PNNL

Abstract

Capturing carbon dioxide (CO2) from post-combustion gas streams is an energy-intensive process that is required prior to either converting or sequestering CO2. There are a few commercial offerings of 1st and 2nd generation aqueous amine technologies, however the cost of capturing CO2 with these technologies remains high. To decrease costs of capture, researchers are designing efficient solvent systems with the goal of being drop-in replacements for 1st and 2nd generation infrastructure. One approach has seen the development of water-lean solvents that aim to increase efficiency by reducing the water content in solution. Water-lean solvents such as GE’s GAP/TEG are promising technologies, with potential to halve the parasitic load to a coal-fired power plant, only if the intrinsically high solution viscosities and hydrolysis of the siloxane moieties could be mitigated.

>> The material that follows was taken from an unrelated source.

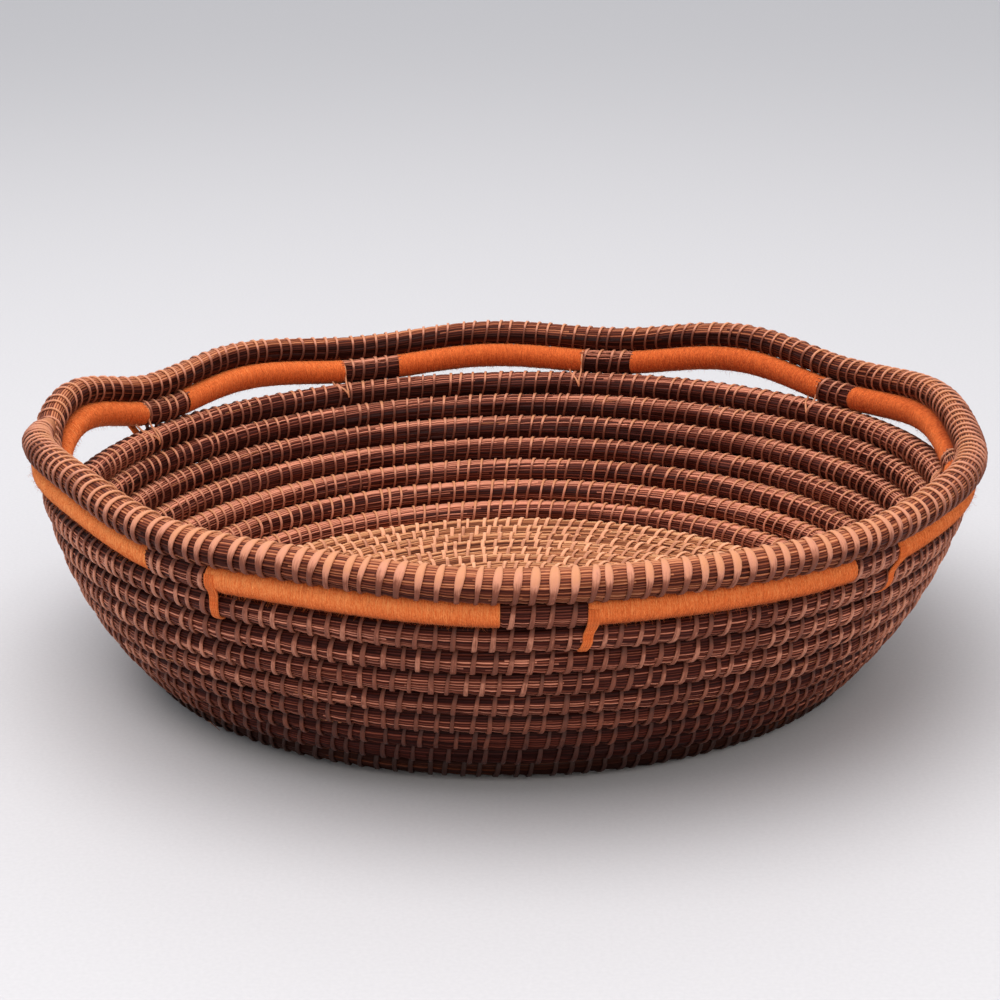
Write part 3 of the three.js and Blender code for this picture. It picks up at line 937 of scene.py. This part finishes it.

We present here, an integrated multidisciplinary approach to overhaul the GAP/TEG solvent system at the molecular level to mitigate hydrolysis while also reducing viscosity. We present molecular-level insights into chemical speciation of CO2-containing ions, showing that co-solvents and diluents have a negligible effect on reducing viscosity and are not needed. This finding allowed for the design of singlecomponent siloxane-free diamine derivatives with site-specific incorporation of selective chemical moieties for direct placement and orientation of hydrogen bonding to reduce viscosity. Ultimately, we present new single-component diamine formulations less susceptible to hydrolysis that exhibit up to a 98% reduction in viscosity compared to the initial GAP/TEG formulation.